También en torno al número cuatro se organiza La muerte, ese hermano orgulloso, cuyo eje son cuatro muertes absurdas y anónimas en Nueva York. Una desolada aproximación a la precariedad de la vida y una bajada a los infiernos que comienza así:
Tres veces ya había visto la cara a la muerte en la ciudad, y aquella primavera iba a ser la siguiente. Una noche, una de esas noches caleidoscópicas de locura, borrachera y furia que conocí aquel año, mientras merodeaba por la enorme calle oscura, de luz en luz, de la medianoche a la mañana, cuando el mundo entero daba vueltas a mi alrededor con su danza gigantesca y demenciada... vi morir a un hombre en el metro.
El número cuatro y la muerte reaparecen en Sólo los muertos conocen Brooklyn, con sus cuatro personajes en diálogo, y en No hay puerta, una estupenda novela corta organizada en cuatro partes que responden a cuatro momentos de enorme intensidad emocional y lírica sobre la memoria y la identidad, sobre la presencia del pasado en el presente.
En un juicio “tan generoso como dudoso”, al decir de Harold Bloom, Faulkner lo calificó en 1958 como el mejor novelista norteamericano del siglo XX. En todo caso es un narrador irrepetible cuya muerte prematura a los 37 años no impidió que se le reconociera como uno de los narradores más importantes de la generación perdida de Faulkner, Steinbeck, Scott Fitzgerald, Dos Passos o Hemingway. En la generación siguiente, Jack Kerouac, en quien ejerció una notable influencia, decía que aspiraba a escribir alguna vez un relato con la altura literaria y la fuerza poética de El muchacho perdido.
Con el telón de fondo de una América rural o urbana y una escritura desbordante, con una base fundamentalmente autobiográfica, su narrativa se mueve entre la nostalgia y el desarraigo, entre el lirismo y una profundidad vertiginosa que le convierten en un lúcido espectador de la América anterior a la Gran Depresión y de una Europa a la que viajó en seis ocasiones y en la que ambientó algunos relatos, como En lo oscuro del bosque, extraño como el tiempo.
A su personalidad y a sus circunstancias biográficas se aproximó la película El editor de libros, que dirigió Michael Grandage en 2016 sobre un guión basado en uno de sus relatos, El Viejo Rivers.
De esas circunstancias decisivas en la narrativa de Thomas Wolfe habla Amelia Pérez de Villar en su prólogo, donde señala que “todos los detalles que he incluido en este resumen biográfico se encuentran en los cuentos que van a continuación, algunos de ellos varias veces, dado que se ofrecen desde distintos puntos de vista, lugares o momentos.”

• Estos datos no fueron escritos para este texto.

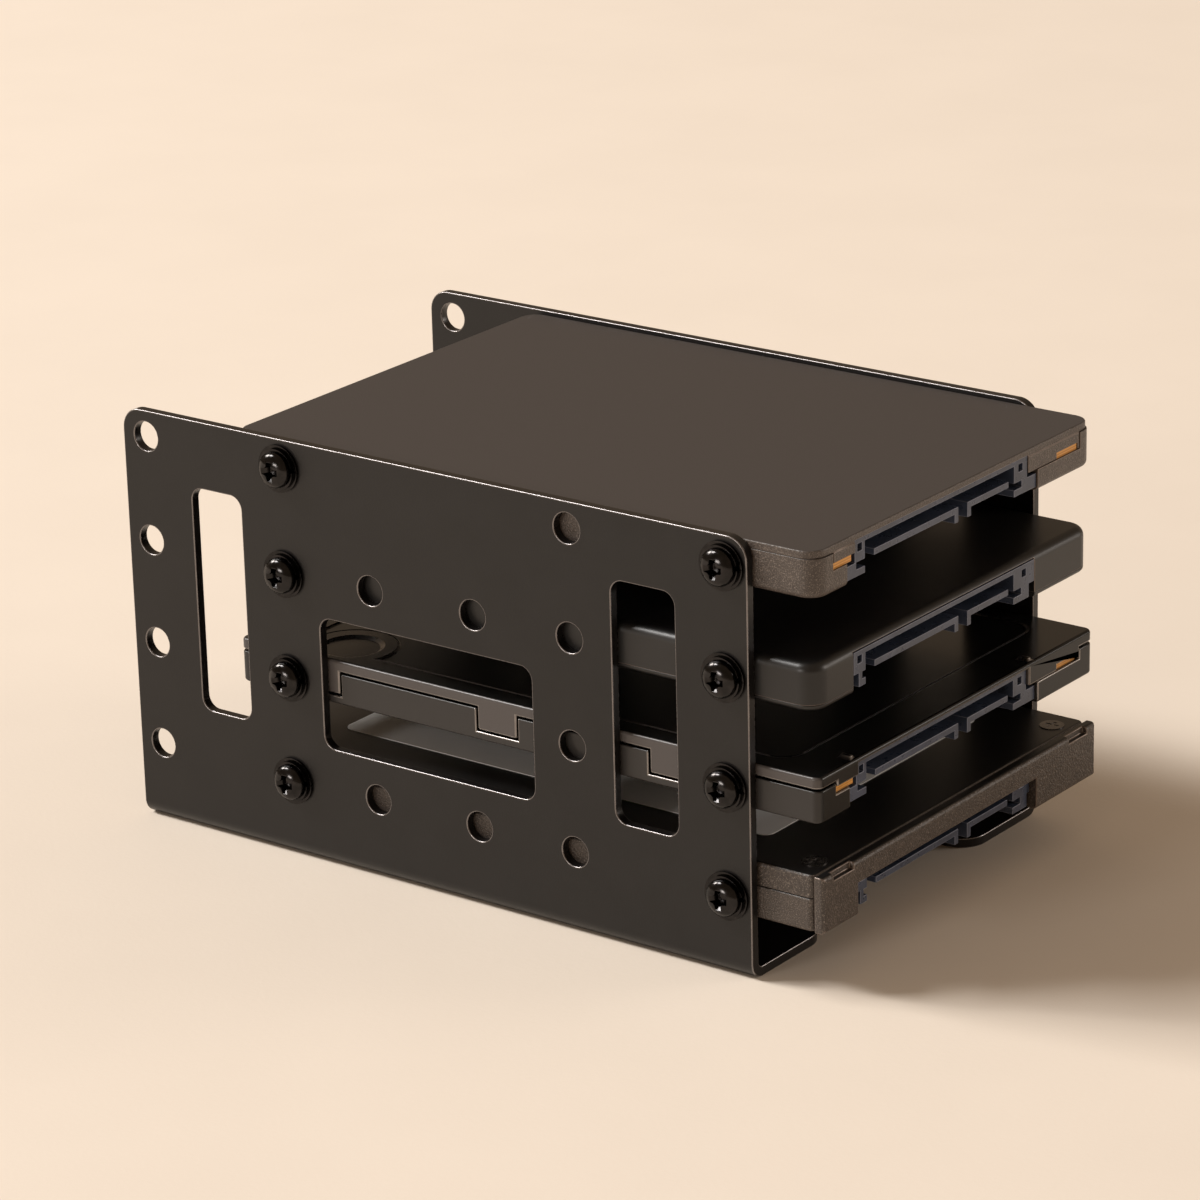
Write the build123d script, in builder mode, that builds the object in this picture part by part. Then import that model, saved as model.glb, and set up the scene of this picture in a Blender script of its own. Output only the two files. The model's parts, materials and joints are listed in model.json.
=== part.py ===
from build123d import *
import os

# Mounting brackets for a stack of 2.5 inch drives: two mirrored sheet steel angles, the drives
# that they clamp and the captive washer screws. Millimetres, +X towards the drives' connectors,
# +Z up, feet on Z = 0, origin below the middle of the whole stack.
# "left" is the -Y side, as seen from the connector end. Drive 1 is the top one.

# Drives, as their standard gives them
drive_width = 69.85
drive_length = 100.2
screw_setback = 14.0  # front screws behind the nominal front
screw_pitch = 76.6  # front to rear screws
screw_height = 3.0  # screw axis above a drive's underside
drive_count = 4

# Brackets
plate_thick = 1.5
plate_length = 110.0
plate_height = 63.5
plate_setback = 10.0  # plate's front edge behind the drives' nominal front
plate_corner = 3.2
foot_width = 18.3  # over the bend
foot_corner = 4.0
bend_inside = 0.9
hole_diameter = 4.4
bottom_row = 12.2
row_pitch = 15.8
rear_column = 4.3  # hole column in front of the plate's rear edge
alt_column = 80.2  # front hole column of the drives' rearward position, from the same edge
spare_columns = (45.1, 63.4)  # the short columns, from the same edge
spare_rows = (2, 4)
foot_holes = (14.0, 96.0)
window_corner = 2.0
windows = ((12.6, 21.8, 19.3, 53.4), (35.6, 73.4, 18.2, 38.0), (87.4, 98.0, 18.3, 53.7))

# Screws with captive washers
screw_diameter = 2.94
screw_length = 6.0
screw_drop = 0.4  # screws sit low in the plates' holes
head_diameter = 5.6
head_height = 2.1
head_crown = 0.9
head_flat = 0.6
recess_width = 3.0
recess_slot = 0.7
recess_depth = 1.1
recess_core = 1.7
core_depth = 1.6
core_taper = 18
flat_washer_diameter = 7.0
flat_washer_thick = 0.5
lock_washer_diameter = 6.2
lock_washer_thick = 0.8
washer_bore = 3.3
thread_clearance = 0.05
tip_chamfer = 0.3

# Common inside the drives
case_wall = 1.2
case_floor = 1.0
boss_length = 5.6
boss_depth = 4.9  # in from the side face
board_height = 3.2  # board's underside above the drive's
board_thick = 0.9
board_reach = 58.0  # back from the nominal front
board_half = 28.8
wing_left = (-30.7, -26.2)
wing_right = (25.2, 30.6)
wing_back = 10.9  # the wings' root, just ahead of the front bosses
panel_ends = (-30.5, 31.1)  # ends of a lid's front skirt
board_nose = 0.3
board_post = 4.0
seat_gap = 0.1  # around pieces that drop into a case
chip_size = (17.0, 13.0, 1.0)

# Connector: one frame with a long and a short tongue, each with a leg at its inner end
frame_back = 8.5
frame_wall = 1.4
frame_nose = 0.3
frame_roof = 0.7
tongue_nose = 0.5
tongue_top = 3.2
tongue_thick = 0.9
leg_drop = 1.3  # below the tongue's underside
leg_thick = 0.9
long_tongue = (-20.4, 0.3)
short_tongue = (2.6, 13.1)
post_bottom = 0.6
post_inner = (-22.9, 14.2)  # inner faces of the posts, and the tips of their hooks
shoulder = 2.6  # where a post's outline changes
hook_thick = 1.0
post_hole = 1.1
contact_width = 0.7
contact_thick = 0.15
contact_pitch = 1.27
contact_counts = (15, 7)
contact_nose = 1.2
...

De su capacidad de observación, de su mirada al paisaje y su prosa desbordante dan ejemplo descripciones como esta, que se lee en No hay puerta. Una historia sobre el tiempo y el viajero:
Camina la tarántula por el roble podrido, la víbora sisea contra el pecho y caen los cálices. Pero la tierra vivirá para siempre. Las flores del amor viven en lo salvaje, y la raíz del olmo se entrelaza con los huesos de los amantes enterrados.
La lengua muerta se marchita y el corazón muerto se pudre; las bocas ciegas se arrastran como insectos por túneles que excavan en la carne enterrada, pero la tierra vivirá para siempre. El vello crece como abril en el pecho enterrado y de las cuencas del cerebro brotarán las flores de la muerte y no se agostarán.